Existe a convicção política e socialmente partilhada sobre a exigência de formar cidadãos com competências transdisciplinares e culturais — de natureza social, filosófica, ética, histórica e política — para enfrentar os problemas da vida pessoal e cívica no presente e no futuro. E na sua grande maioria, o discurso internacional sobre as aprendizagens enfatiza as funções económicas da educação, apresentando indicadores sobre os retornos de investimento e o contributo da educação para a formação de “cidadãos produtivos. Trata-se do reconhecimento de uma cultura científica e tecnocientífica importante, que não poderá constituir-se como único horizonte de um projeto educativo humanista de progresso e desenvolvimento.

Nesta conjuntura, será que um mundo cada vez mais tecnológico poderá ser um mundo cada vez mais humano? 

continua

1- Michel de Montaigne, Les essais Libre Premier, traduction en français moderne par Guy de Pernon d’après le texte de l’Édition de1595, Édition du groupe eBooks libres et gratuits, Chapitre XXV,  p.208.

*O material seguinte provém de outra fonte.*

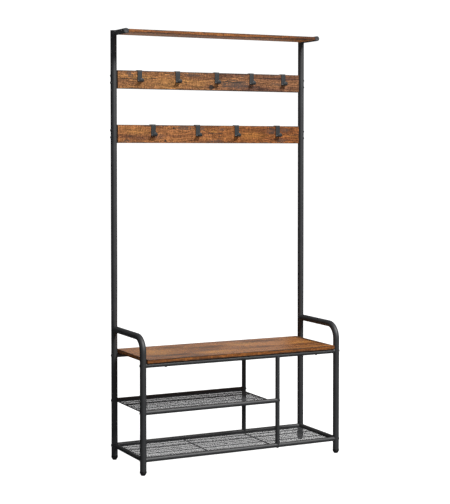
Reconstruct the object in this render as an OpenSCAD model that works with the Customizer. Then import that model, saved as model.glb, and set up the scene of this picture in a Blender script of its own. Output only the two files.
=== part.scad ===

2 – Em Portugal, todas as crianças que completavam seis anos entravam na escola obrigatoriamente, contudo em 1960 apenas 15% dos alunos do ensino primário obtinham o diploma e a grande maioria não concluía o ensino secundário. As taxas reais de escolarização dos 2.º e 3.º ciclos do ensino secundário não iam além dos 20% por finais da década de 60 do século XX.

3 – As competências requeridas são distintas das competências disciplinares tradicionais. Não se confundem com as disciplinas curriculares, os conteúdos e os conhecimentos. Segundo vários autores consistem na mobilização integrada de conhecimento, experiência e atitudes que capacitam o aluno a confrontar-se e a responder a situações complexas e contextuais. Caracterizam-se por três dimensões: uma natureza transversal, abrangendo mais do que um domínio do saber; um carácter multidimensional, na medida em que incorporam saberes, aptidões, atitudes e valores; uma capacidade de induzir comportamentos de ordem superior, quando aplicadas à resolução de problemas em situações complexas ou de elevada incerteza.